A campaign to use simple language on all official forms in one of the biggest Government Department's has been launched by Social and Family Affairs Minister Mary Coughlan.
Simple English will be the hallmark of leaflets, application forms, letters and advertisements from the Department of Social and Family Affairs which makes over 938,900 payments every week benefiting about 1.5million people.
"It is troubling that a quarter of Irish adults are reported to have difficulty with simple literacy tasks. This initiative will lead to the implementation of a plain English policy so that the information we provide is accessible to all our customers", said Minister Coughlan.
"Governments are infamous for using gobbeldy–gook and this campaign will ensure that simple language that means exactly what it says is used throughout my Department".

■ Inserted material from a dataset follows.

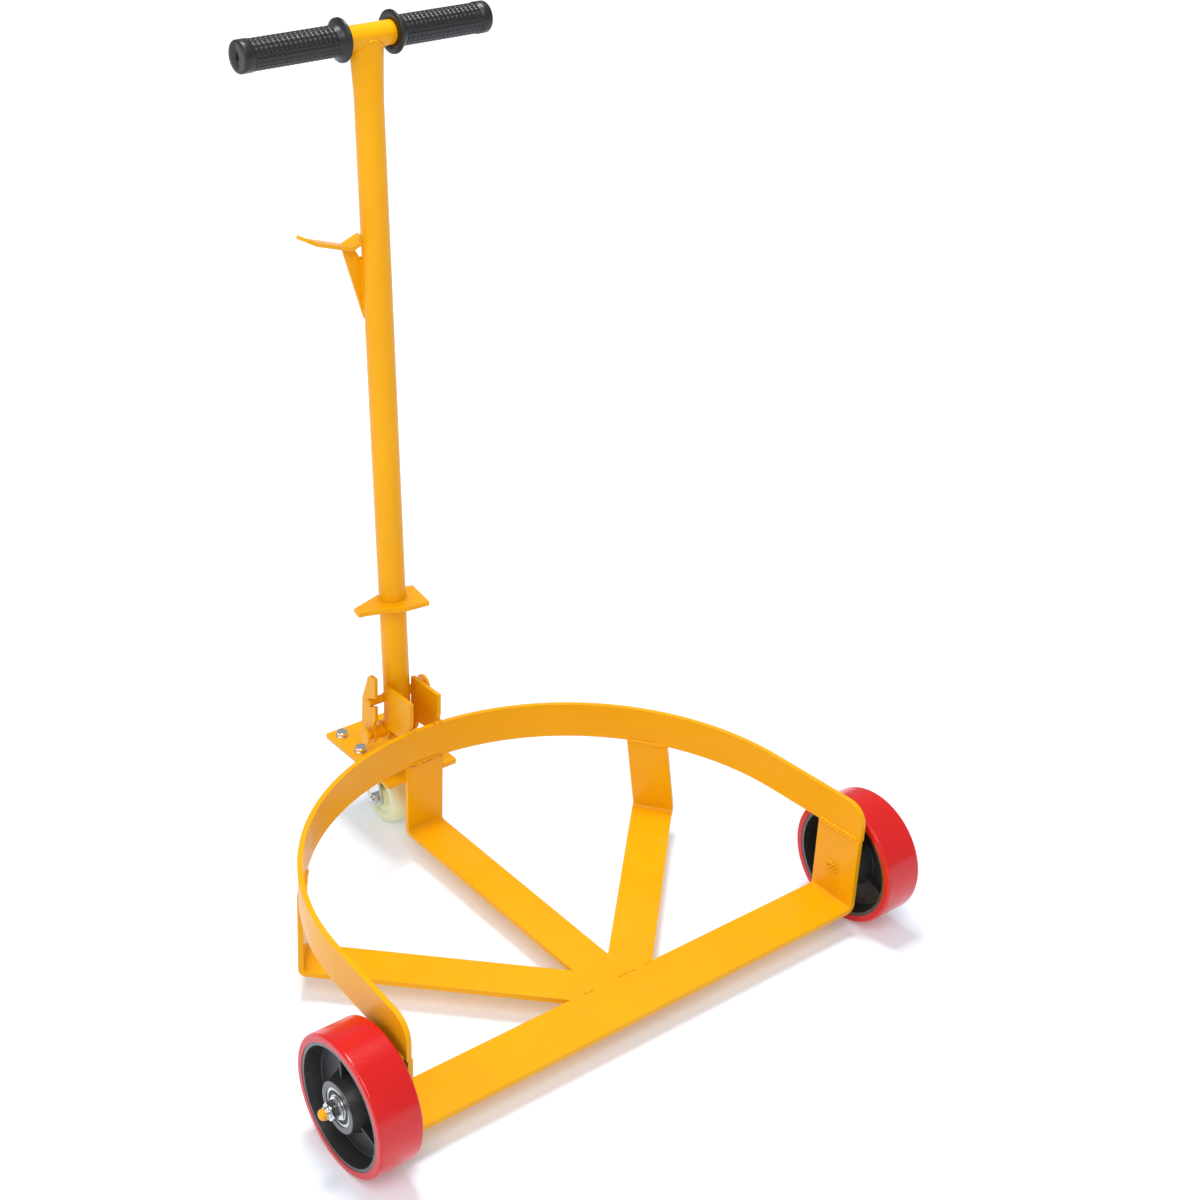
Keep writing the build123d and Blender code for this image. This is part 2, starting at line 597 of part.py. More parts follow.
def caster_bolt_washers():
    washers = []
    for x, y in caster_bolt_places():
        disc = z_cylinder(2 * CASTER_BOLT_RADIUS, DECK_TOP, DECK_TOP + WASHER_THICKNESS, x, y)
        hole = z_cylinder(CASTER_BOLT_RADIUS, DECK_TOP, DECK_TOP + WASHER_THICKNESS, x, y)
        washers.append(first_solid(disc - hole))
    return washers


def caster_bolt_nuts():
    nuts = []
    top = DECK_BOTTOM - CASTER_PLATE
    for x, y in caster_bolt_places():
        nut = z_hex(CASTER_BOLT_FLATS, top - BOLT_NUT_HEIGHT, top, x, y)
        nuts.append(first_solid(nut - z_cylinder(CASTER_BOLT_RADIUS, top - 7, top + 1, x, y)))
    return nuts


# ---- handle (drawn with the pivot at the origin and the pole along Z) ---------------------------------------
def on_t_bar(shape):
    """Moves a shape drawn round the X axis onto the T-bar."""
    return handle(Pos(0, 0, T_BAR_HEIGHT) * Rot(0, T_BAR_TILT, T_BAR_TURN) * shape)


def handle_pole():
    """Round tube, pressed oval at the top where it is coped and welded to the T-bar."""
    squash_start = T_BAR_HEIGHT - 62
    squash_end = T_BAR_HEIGHT - 20

    def stick(shrink):
        radius = POLE_RADIUS - shrink
        oval = Ellipse(NECK_HALF_WIDTH - shrink, NECK_HALF_DEPTH - shrink)
        straight = Pos(0, 0, -POLE_RADIUS) * extrude(Circle(radius), squash_start + POLE_RADIUS)
        neck = loft([Pos(0, 0, squash_start) * Circle(radius), Pos(0, 0, squash_end) * oval])
        top = Pos(0, 0, squash_end) * extrude(oval, T_BAR_HEIGHT - squash_end)
        return straight + neck + top

    pole = stick(0) - stick(POLE_WALL)
    for height in (0, STOP_PIN_HEIGHT):
        pole -= x_cylinder(PIN_RADIUS, -2 * POLE_RADIUS, 2 * POLE_RADIUS, 0, height)
    pole = handle(pole) - on_t_bar(x_cylinder(T_BAR_RADIUS, -40, 40, 0, 0))
    return largest_solid(pole)


def t_bar():
    half = T_BAR_LENGTH / 2
    return on_t_bar(first_solid(x_tube(T_BAR_RADIUS, T_BAR_RADIUS - POLE_WALL, -half, half, 0, 0)))


def grip(side):
    """Slip-on grip: flange at the inner end, closed outer end with a small vent hole."""
    flange_end = GRIP_START + 4.0
    vent_radius = 2.5
    outline = closed_face([
        (T_BAR_RADIUS, GRIP_START), (GRIP_FLANGE_RADIUS, GRIP_START), (GRIP_FLANGE_RADIUS, flange_end),
        (GRIP_RADIUS + 1.5, flange_end + 5), (GRIP_RADIUS, flange_end + 9), (GRIP_RADIUS, GRIP_END),
        (vent_radius, GRIP_END), (vent_radius, T_BAR_LENGTH / 2), (T_BAR_RADIUS, T_BAR_LENGTH / 2)])
    flange_rim = [v for v in outline.vertices() if v.X > GRIP_FLANGE_RADIUS - 0.1]
    end_rim = [v for v in outline.vertices() if v.X > GRIP_RADIUS - 0.1 and v.Y > GRIP_END - 0.1]
    outline = fillet(flange_rim + end_rim, 1.5)
    body = revolve(Plane.XZ * outline, axis=Axis.Z)
    plane = Plane(origin=(0, 0, 0), x_dir=(0, 1, 0), z_dir=(side, 0, 0))
    return on_t_bar(first_solid(plane * body))


def hook_strip():
    """The bent strip of the drum hook, in the handle's own frame, before it is cut round the pole."""
    low = HOOK_HEIGHT
    bends = [(-8.0, low + 8.5), (-29.6, low), (-73.6, low + 13), (-83.7, low + 18.5)]
    strip = trace(FilletPolyline(*bends, radius=5.0), HOOK_THICKNESS)
    plane = Plane(origin=(0, HOOK_WIDTH, 0), x_dir=(1, 0, 0), z_dir=(0, -1, 0))
    return plane * extrude(strip, HOOK_WIDTH)


def drum_hook():
    """Strip welded to the back left of the pole, bent down and then up to a raised tip, to catch a drum's rim."""
    inside_pole = z_cylinder(POLE_RADIUS, HOOK_HEIGHT - 40, HOOK_HEIGHT + 60, 0, 0)
    return handle(largest_solid(hook_strip() - inside_pole))


def hook_brace():
    """Triangular gusset from under the hook's bend down to the pole, with its inner corner cut away."""
    low = HOOK_HEIGHT
    face = closed_face([
        (-37, low + 1), (-24, low + 1), (-15, low - 13), (0, low - 13), (0, low - BRACE_LENGTH),
        (-13, low - BRACE_LENGTH)])
    plane = Plane(origin=(0, BRACE_BACK, 0), x_dir=(1, 0, 0), z_dir=(0, -1, 0))
    gusset = plane * extrude(face, BRACE_THICKNESS)
    inside_pole = z_cylinder(POLE_RADIUS, low - 2 * BRACE_LENGTH, low + 60, 0, 0)
    return handle(largest_solid(gusset - inside_pole - hook_strip()))


def wrench_plate():
    """Lid and bung wrench: a flat plate square to the pole, with a narrow jaw and a wide one."""
    outline = closed_face([
        (-51, 4), (-54, -12), (-46, -13), (-24, -21), (-10, -30), (0, -32), (29, -35), (39, 15), (32, 17),
        (-8, 19), (-30, 11)])
    outline = fillet(outline.vertices(), 1.2)
    plate = Pos(0, 0, WRENCH_HEIGHT - WRENCH_THICKNESS) * extrude(outline, WRENCH_THICKNESS)
    plate -= z_cylinder(POLE_RADIUS, 0, 2 * WRENCH_HEIGHT, 0, 0)
    return handle(first_solid(plate))


def pivot_pin():
    """Welded through the foot of the pole and turning in both lugs, with a disc head at its left end."""
    head_x = PIVOT_PIN_LEFT + PIN_HEAD
    shank = x_cylinder(PIN_RADIUS, head_x, LUG_OUTER + 4, 0, 0)
    shank = chamfer(shank.edges().group_by(Axis.X)[-1], 1.2)
    head = x_cylinder(PIN_HEAD_RADIUS, PIVOT_PIN_LEFT, head_x, 0, 0)
    head = fillet(head.edges().group_by(Axis.X)[0], 1.2)
    return handle(first_solid(shank + head))


def pivot_collar():
    """Collar on the pivot pin that keeps the side plate off the left lug."""
    left = SIDE_PLATE_X + SIDE_PLATE_THICKNESS / 2
    return handle(first_solid(x_tube(PIVOT_COLLAR_RADIUS, PIN_RADIUS, left, -LUG_OUTER - 0.3, 0, 0)))


def stop_pin():
    """Pin across the pole with a disc head at its right end, resting on both lugs when the pole is upright."""
    head_x = STOP_PIN_RIGHT - PIN_HEAD
    shank = x_cylinder(PIN_RADIUS, STOP_PIN_LEFT, head_x, 0, STOP_PIN_HEIGHT)
    shank = chamfer(shank.edges().group_by(Axis.X)[0], 1.2)
    head = x_cylinder(STOP_HEAD_RADIUS, head_x, STOP_PIN_RIGHT, 0, STOP_PIN_HEIGHT)
    head = fillet(head.edges().group_by(Axis.X)[-1], 1.2)
    return handle(first_solid(shank + head))


def side_plate():
    """Tall plate on the pivot pin, with a slot that runs up to its front edge from the stop pin."""
    front = PIVOT_Y - 11.0
    top = PIVOT_Z + 82.0
    foot = Pos(PIVOT_Y + 2, PIVOT_Z) * Circle(LUG_EYE_RADIUS)
    outline = closed_face([
        (front, top), (PIVOT_Y, top), (PIVOT_Y + 5, top - 4), (PIVOT_Y + 7, top - 12),
        (PIVOT_Y + 17, PIVOT_Z + 45), (PIVOT_Y + 18, PIVOT_Z + 26), (PIVOT_Y + 19, PIVOT_Z + 8),
        (PIVOT_Y + 12, PIVOT_Z - 6), (PIVOT_Y - 8, PIVOT_Z), (PIVOT_Y - 7, PIVOT_Z + 18), (front, PIVOT_Z + 24)])
    outline = outline + foot - Pos(PIVOT_Y, PIVOT_Z) * Circle(PIN_RADIUS)
    lean = math.radians(HANDLE_LEAN)
    pin_y = PIVOT_Y + STOP_PIN_HEIGHT * math.sin(lean)
    pin_z = PIVOT_Z + STOP_PIN_HEIGHT * math.cos(lean)
    slot = Pos(15, 0) * Rectangle(30, 2 * PIN_RADIUS) + Circle(PIN_RADIUS)
    slot = Pos(pin_y, pin_z) * Rot(0, 0, 180 - SIDE_PLATE_SLOT_RISE) * slot
    return first_solid(yz_plate(outline - slot, SIDE_PLATE_X, SIDE_PLATE_THICKNESS))


# ---- assembly -----------------------------------------------------------------------------------------------
def both_sides(solids):
    """The given solids and their mirror images."""
    return solids + [mirror_x(solid) for solid in solids]


def nodes():
    parts = {
        "ring_band": ring_band(),
        "crossbar": crossbar(),
        "spoke_middle": spoke_middle(),
        "spoke_right": spoke_right(),
        "spoke_left": mirror_x(spoke_right()),
        "caster_deck": caster_deck(),
        "hinge_lug_left": hinge_lug(-1),
        "hinge_lug_right": hinge_lug(1),
        "axle_washers": both_sides([axle_washer()]),
        "axle_nuts": both_sides([axle_nut()]),
        "caster_top_plate": caster_top_plate(),
        "caster_kingpin": caster_kingpin(),
        "caster_swivel_balls": caster_swivel_balls(),
        "caster_fork": caster_fork(),
        "caster_axle_bolt": caster_axle_bolt(),
        "caster_axle_nut": caster_axle_nut(),
        "caster_axle_sleeve": caster_axle_sleeve(),
        "caster_wheel": caster_wheel(),
        "caster_bolts": caster_bolts(),
        "caster_bolt_washers": caster_bolt_washers(),
        "caster_bolt_nuts": caster_bolt_nuts(),
        "handle_pole": handle_pole(),
        "t_bar": t_bar(),
        "grip_right": grip(1),
        "grip_left": grip(-1),
        "drum_hook": drum_hook(),
        "hook_brace": hook_brace(),
        "wrench_plate": wrench_plate(),
        "pivot_pin": pivot_pin(),
        "pivot_collar": pivot_collar(),
        "stop_pin": stop_pin(),
        "side_plate": side_plate(),
    }
    wheel_parts = {
        "axle_stud": [axle_stud()],
        "axle_spacers": axle_spacers(),
        "bearing_inner_rings": bearing_rings(INNER_RING_RADIUS, BEARING_BORE_RADIUS),
        "bearing_outer_rings": bearing_rings(BEARING_OUTER_RADIUS, OUTER_RING_BORE_RADIUS),
        "bearing_balls": bearing_balls(),
        "bearing_seals": bearing_seals(),
        "wheel_hub": [wheel_hub()],
        "wheel_tyre": [wheel_tyre()],
    }
    for name, solids in wheel_parts.items():
        parts[name + "_right"] = solids
        parts[name + "_left"] = [mirror_x(solid) for solid in solids]
    return parts


footprint_middle = (AXLE_Y - WHEEL_RADIUS + DECK_BACK) / 2
os.makedirs("parts", exist_ok=True)
for name, shape in nodes().items():
    solids = shape if isinstance(shape, list) else [shape]
    moved = [Pos(0, -footprint_middle, 0) * solid for solid in solids]
    export_step(moved[0] if len(moved) == 1 else Compound(children=moved), f"parts/{name}.step")
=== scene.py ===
import json
import math
import random

import bpy
from mathutils import Matrix, Vector


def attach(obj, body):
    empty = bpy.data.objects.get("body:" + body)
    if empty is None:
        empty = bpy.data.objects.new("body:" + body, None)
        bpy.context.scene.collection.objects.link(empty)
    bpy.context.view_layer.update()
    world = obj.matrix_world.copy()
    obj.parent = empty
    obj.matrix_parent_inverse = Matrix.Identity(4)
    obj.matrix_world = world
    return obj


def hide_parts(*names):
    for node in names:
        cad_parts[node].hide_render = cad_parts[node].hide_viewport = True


# Low-profile drum caddy. Metres, +Z up. Places are worked out from the centre of the drum ring,
# then moved by RING_CENTRE, because the CAD's origin is on the floor under the middle of the whole caddy.

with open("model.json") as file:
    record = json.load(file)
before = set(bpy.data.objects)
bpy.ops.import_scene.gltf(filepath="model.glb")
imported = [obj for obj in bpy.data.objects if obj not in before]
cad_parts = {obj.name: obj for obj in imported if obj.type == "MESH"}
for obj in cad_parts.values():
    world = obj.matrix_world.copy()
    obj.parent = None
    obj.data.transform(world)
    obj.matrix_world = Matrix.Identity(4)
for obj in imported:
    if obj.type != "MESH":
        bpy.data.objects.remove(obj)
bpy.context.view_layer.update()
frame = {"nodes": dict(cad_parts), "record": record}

# ---- dimensions shared with the CAD part ----
RING_CENTRE = Vector((0.0, -0.1404, 0.0))
PLATE = 0.006
RING_RADIUS = 0.3045             # middle of the ring's bar
RING_BOTTOM = 0.129
RING_TOP = 0.174
CROSSBAR_TOP = 0.035
CROSSBAR_FRONT = -0.125
CROSSBAR_BACK = -0.060
TAIL_FLARE = math.radians(3.0)
SPOKE_HALF = 0.025
SPOKE_ORIGIN_Y = -0.083
DECK_TOP = 0.109

AXLE = Vector((0.3465, -0.090, 0.0762))
STUD_THREAD_START = 0.3828       # outer face of the axle nut
STUD_PAINT_START = 0.3868        # the stud's tip is painted, the thread behind it is bare
STUD_RADIUS = 0.006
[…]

"Helping people access information and public services is a proven way to empower people. Every citizen comes into contact with my Department at some time in their life, either as a child, a pensioner, someone who is ill, loses their job or needs support. Applying for a benefit shouldn’t be difficult or off-putting - and making the language used in all our communications with the public simpler will make access easier and less intimidating.
"Many of the schemes helping people who are ill, unemployed, or disadvantaged can be complex and detailed - and therefore difficult to understand and explain. I hope that this initiative will help people claim their entitlements", added Minister Coughlan.

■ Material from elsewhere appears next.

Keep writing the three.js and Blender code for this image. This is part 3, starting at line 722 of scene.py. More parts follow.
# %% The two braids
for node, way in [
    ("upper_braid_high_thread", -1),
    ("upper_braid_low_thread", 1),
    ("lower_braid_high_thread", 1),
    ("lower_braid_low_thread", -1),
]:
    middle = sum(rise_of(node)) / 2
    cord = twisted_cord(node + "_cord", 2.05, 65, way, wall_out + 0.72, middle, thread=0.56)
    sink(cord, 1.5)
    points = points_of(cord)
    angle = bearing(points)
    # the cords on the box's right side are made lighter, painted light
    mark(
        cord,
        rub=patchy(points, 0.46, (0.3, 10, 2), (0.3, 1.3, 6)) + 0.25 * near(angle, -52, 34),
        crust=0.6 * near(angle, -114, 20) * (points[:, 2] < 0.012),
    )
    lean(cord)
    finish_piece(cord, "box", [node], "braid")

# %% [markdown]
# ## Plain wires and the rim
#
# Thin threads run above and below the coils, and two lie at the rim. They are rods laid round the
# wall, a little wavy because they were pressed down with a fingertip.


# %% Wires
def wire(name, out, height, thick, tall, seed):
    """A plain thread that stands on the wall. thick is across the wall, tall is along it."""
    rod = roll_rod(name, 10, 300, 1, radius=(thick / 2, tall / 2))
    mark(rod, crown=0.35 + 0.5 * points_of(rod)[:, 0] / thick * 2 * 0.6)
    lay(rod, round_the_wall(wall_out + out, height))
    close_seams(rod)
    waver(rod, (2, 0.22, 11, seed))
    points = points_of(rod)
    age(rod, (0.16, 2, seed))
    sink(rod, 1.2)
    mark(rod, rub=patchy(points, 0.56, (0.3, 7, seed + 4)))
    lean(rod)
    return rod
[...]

Minister Coughlan is funding the National Adult Literacy Agency (NALA) to employ a development worker, Ms Clodagh McCarthy, who has just commenced work on the campaign. She will work with the Department in developing a plain English policy and a literacy friendly "in house" style, designing literacy awareness training for staff, reviewing and revising leaflets, application forms, letter formats and in initiating research into strategies that complement or replace the use of the written word in communications.
Ms McCarthy said, "This is a marvellous opportunity to apply plain language principles for the benefit of thousands of people. It is an initiative that other organisations who deal with the public should adopt. I look forward to working with Minister Coughlan's Department in revising the extensive written information they provide. The task is a demanding one, considering the complexity of the schemes involved, but it will be rewarding for all those involved".
TH September 2003
Note for News Editors
National Literacy Statistics
In the 1997 International Adult Literacy Survey (IALS), 25% of the Irish population were found to be at the lowest level of literacy. The IALS found that people needed most help with reading information from government agencies and filling out application forms.
National Adult Literacy Agency
NALA was established in 1980. It is a membership organization with voluntary status, concerned with national co-ordination, training and policy development in adult literacy work in Ireland. Its mission is to ensure that all adults with reading and writing difficulties have access to high quality literacy provision.